【漢詩望郷(40)


『唐詩三百首』を読もう(32)杜甫を読むJ

                 棚橋篁峰


 杜甫が洛陽に帰っている間に静かな日々はありませんでした。戦局は悪化します。乾元2年(759)2月になると、史思明が兵を率いて安慶緒を応援し、3月3日郭子儀等の官軍は大敗して洛陽は安全な場所ではなくなり、杜甫はふたたび洛陽を去って華州へもどることになります。その途中で石壕村に立ち寄るのです。前回から読み始めた「石壕村」はその時のものです。

 唐代の宮廷は華やかでも庶民の暮らしは悲惨です。安史の乱も権力争いです。この一家も前回読んだように子供たちは離散し、生死もわかりません。そんな中で老婆は官吏に訴え続けます。

室中更無人、惟有乳下孫。
 室中 更に人無く、
 惟だ乳下の孫有り。

孫有母未去、出入無完裙。
 孫に母有り未だ去らざるも、
 出入に完裙無し。
老嫗力雖衰、請從吏夜歸。
 老嫗 力衰ろえると雖も、
 請う吏に從って夜帰せん。

急應河陽役、猶得備晨炊。
 急ぎ河陽の役に応ずれば、
 猶お晨炊に備うるを得ん。

夜久語聲絶、如聞泣幽咽。
 夜久しくして語声絶え、
 泣いて幽咽するを聞くが如し。

天明登前途、獨與老翁別。
 天明 前途に登らんとして、
 独り老翁と別る。

【通釈】
 家の中にはそのほか男はおりませず、ただ乳呑児の孫があるばかりです。

 孫の母はまだこの家から去らずにいてくれますが、出るにも入るにも、満足なスカートとてもありませぬ。

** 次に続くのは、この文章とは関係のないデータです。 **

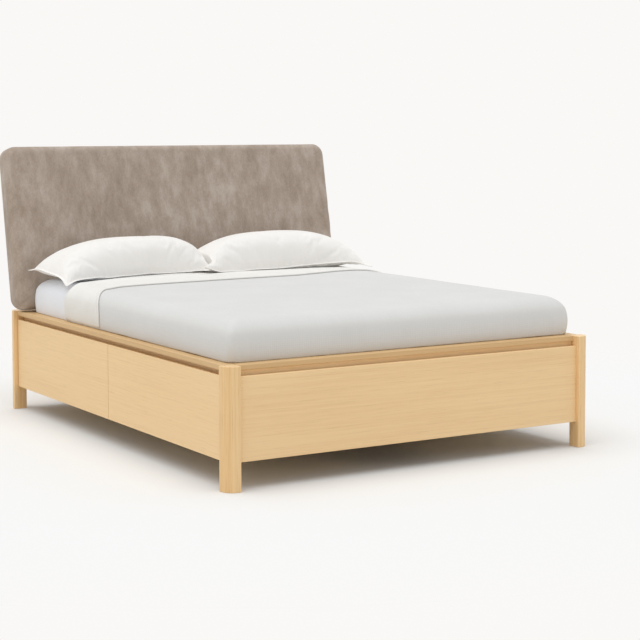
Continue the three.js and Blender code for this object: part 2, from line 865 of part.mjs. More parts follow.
// The pad lies flat here, its back on Z 0 and its face up; the group below stands it up.
function headboardPad() {
  const ringAt = (inset, z) => {
    const [halfX, halfY] = [padWidth / 2 - inset, padHeight / 2 - inset];
    return roundedRing([-halfX, halfX], [-halfY, halfY], padCornerRadius - inset, z);
  };
  const rings = padRingShares.map((share) => {
    const h = padRearRadius * share;
    return ringAt(roundInset(padRearRadius, padRearRadius - h), h);
  });
  for (let i = 0; i <= cornerSteps; i += 1) {
    const angle = (i / cornerSteps) * (Math.PI / 2);
    const z = padThickness - padCrown - padFrontRadius * (1 - Math.sin(angle));
    rings.push(ringAt(padFrontRadius * (1 - Math.cos(angle)), z));
  }
  const [flatX, flatY] = [padWidth / 2 - padFrontRadius, padHeight / 2 - padFrontRadius];
  const flatCorner = padCornerRadius - padFrontRadius;
  for (const share of padCrownShares) {
    const [x, y] = [flatX * share, flatY * share];
    rings.push(roundedRing([-x, x], [-y, y], flatCorner * share, padThickness - padCrown * share * share));
  }
  const reach = [padWidth / 2 - boardInset + softGap, padHeight / 2 - boardInset + softGap];
  const recess = block(
    [-reach[0], reach[0]],
    [-reach[1], reach[1]],
    [-overrun, boardThickness + softGap],
  );
  return cut(skin(rings), recess);
}

function headboardBoard() {
  const reach = [padWidth / 2 - boardInset, padHeight / 2 - boardInset];
  return block([-reach[0], reach[0]], [-reach[1], reach[1]], [0, boardThickness]);
}

// The Y of the leaning back plane at a height, moved back by a gap.
function leaningBack(z, gap) {
  const front = bedLength - headboardReach + (z - headboardBottom) * Math.tan(headboardLean);
  return front + (padThickness + gap) / Math.cos(headboardLean);
}

// A wedge that stands on the head cap behind the pad, with a tab down the head panel.
function strut(side) {
  const low = frameHeight + seatGap;
  const tabFace = bedLength - panelSetback + seatGap;
  const section = new THREE.Shape([
    new THREE.Vector2(tabFace, strutBottom),
    new THREE.Vector2(bedLength, strutBottom),
    new THREE.Vector2(bedLength, strutTop),
    new THREE.Vector2(leaningBack(strutTop, softGap), strutTop),
    new THREE.Vector2(leaningBack(low, softGap), low),
    new THREE.Vector2(tabFace, low),
  ]);
  const middle = side * halfWidth * strutPlaceShare;
  return carry(section, 'x', middle - strutWidth / 2, middle + strutWidth / 2);
}

function addHeadboard() {
  const lean = new THREE.Group();
  lean.rotation.x = Math.PI / 2 - headboardLean;
  const middle = (headboardBottom + headboardTop) / 2;
  lean.position.set(0, leaningBack(middle, 0), middle);
  bed.add(lean);
  add('headboard_pad', headboardPad(), 'upholstery', lean);
  add('headboard_board', headboardBoard(), 'plywood', lean);
  for (const side of [-1, 1]) {
    add(`headboard_strut_${sideName[side]}`, strut(side), 'oakRail');
  }
}

addLegs();
addFrame();
addUndercarriage();
addDrawers();
addHeadboard();
addBedding();

// The origin goes to the middle of the bed's bounding box, on the floor.
const extent = new THREE.Box3().setFromObject(bed, true);
bed.position.y = -(extent.min.y + extent.max.y) / 2;

export default bed;
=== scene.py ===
import json
import math

import bpy
import numpy as np
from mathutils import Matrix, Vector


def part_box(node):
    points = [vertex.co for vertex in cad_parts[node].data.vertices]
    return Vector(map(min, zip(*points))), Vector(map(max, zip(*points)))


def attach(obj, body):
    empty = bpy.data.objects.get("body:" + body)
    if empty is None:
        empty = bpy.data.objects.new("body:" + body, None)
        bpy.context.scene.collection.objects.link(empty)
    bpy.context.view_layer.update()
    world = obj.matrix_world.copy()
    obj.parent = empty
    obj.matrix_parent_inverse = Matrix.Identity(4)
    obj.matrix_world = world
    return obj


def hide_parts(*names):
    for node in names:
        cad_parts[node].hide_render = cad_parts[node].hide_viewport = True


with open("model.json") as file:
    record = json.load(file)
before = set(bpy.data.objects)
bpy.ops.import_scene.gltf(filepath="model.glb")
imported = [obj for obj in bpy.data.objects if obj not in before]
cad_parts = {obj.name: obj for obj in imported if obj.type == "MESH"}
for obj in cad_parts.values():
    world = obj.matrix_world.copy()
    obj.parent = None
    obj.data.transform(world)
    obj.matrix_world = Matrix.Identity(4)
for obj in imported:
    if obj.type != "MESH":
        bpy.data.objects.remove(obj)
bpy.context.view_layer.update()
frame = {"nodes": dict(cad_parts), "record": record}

# Sizes shared with the frame's solids, in metres
FOOT_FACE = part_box("leg_foot_left")[0].y  # the foot legs' outer face
BED_LENGTH = 2.160
HEAD_FACE = FOOT_FACE + BED_LENGTH  # the head legs' outer face
CAP_TOP = 0.455
FOOT_SPACE, HEAD_SPACE = 0.106, 0.176  # from those two faces to the mattress
MATTRESS_FOOT = FOOT_FACE + FOOT_SPACE
MATTRESS_HEAD = HEAD_FACE - HEAD_SPACE
MATTRESS_HALF_LENGTH = (MATTRESS_HEAD - MATTRESS_FOOT) / 2
MATTRESS_HALF_WIDTH = 0.758
MATTRESS_MIDDLE = (MATTRESS_FOOT + MATTRESS_HEAD) / 2
MATTRESS_BASE = 0.3576
MATTRESS_TOP = 0.6076
MATTRESS_CORNER = 0.062  # radius of its corners, seen from above
SHOULDER = 0.052  # radius of its upper edge
CROWN = 0.005  # how much higher its middle is
FLAT_ACROSS = MATTRESS_HALF_WIDTH - MATTRESS_CORNER
FLAT_ALONG = MATTRESS_HALF_LENGTH - MATTRESS_CORNER
SWELL = 0.027  # how far the bedding's sides stand out over the caps
TUCK = 0.419  # height at which the cloths end, behind the caps


# Meshes

def grid_faces(rows, columns, around=False):
    """Quads between neighbouring points of a grid numbered row by row; around joins its last
    column to its first."""
    row, column = np.meshgrid(np.arange(rows - 1), np.arange(columns - (not around)), indexing="ij")
    following = (column + 1) % columns
    corners = (row * columns + column, row * columns + following,
               (row + 1) * columns + following, (row + 1) * columns + column)
    return np.stack(corners, -1).reshape(-1, 4)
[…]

 この婆はおいぼれて、ろくに力もありませぬが、どうかお役人様について、今夜にでもまいりましょう。

 いそいで河陽の軍のお仕事にまいれば、これでもまだ、朝のめしたきぐらいはつとまりましょうから、と。

 夜も更けて話し声も途絶え、あとにはただ咽び泣きの声がきこえていたようであった。

 やがて夜が明ける頃、私はまた前途に向かって出発したが、別れを告げたのはただ爺さんばかりであった。

 男は戦争に出ても、残ったものの生活は誰がみてくれるわけではありません。貧困の中に涙する生活がこの村の姿なのです。それでも官吏は徴兵をします。公僕の名に値する官吏は歴史上どれほどいたというのでしょうか。

 老婆は家を守るために自ら進んで戦場に赴こうとするのです。そしてこの家に残るものは、静けさの中の涙だけです。詩は、自然との融合による意志の吐露です。

 しかし、この詩には、そのような余裕はありません。庶民の現実生活が鬼気迫る悲惨さであったことが克明に描かれています。文字の一つ一つが政治とは何かを厳しく問いかけます。この村の人たちの生活を踏みにじって何処に唐代の栄華があるのか杜甫は問いかけているのです。

 夜明け方、子供を戦に取られ、妻も戦場に赴いて残された老翁と別れるだけでした。おそらく体力も気力も失ったこの老人は杜甫に何か語ったのでしょうか。門前に腰をかけうつろな目で杜甫を送る老人の姿が浮かびます。

 何としても、この世に善政を敷きたい杜甫はそう思っていたはずです。しかし、現実は詩人の夢を打ち砕きます。平和という二文字が遙かに遠いのです。杜甫は自らの無力をどのように感じていたのでしょうか。

 今日、洛陽から長安への路は高速道路が開通し、旧道に面した石壕村は静かなたたずまいです。私達が訪ねた時は、村の人々は野良仕事に出かけていました。あの媼と翁はきっと野良仕事に出かけたかったに違いありません。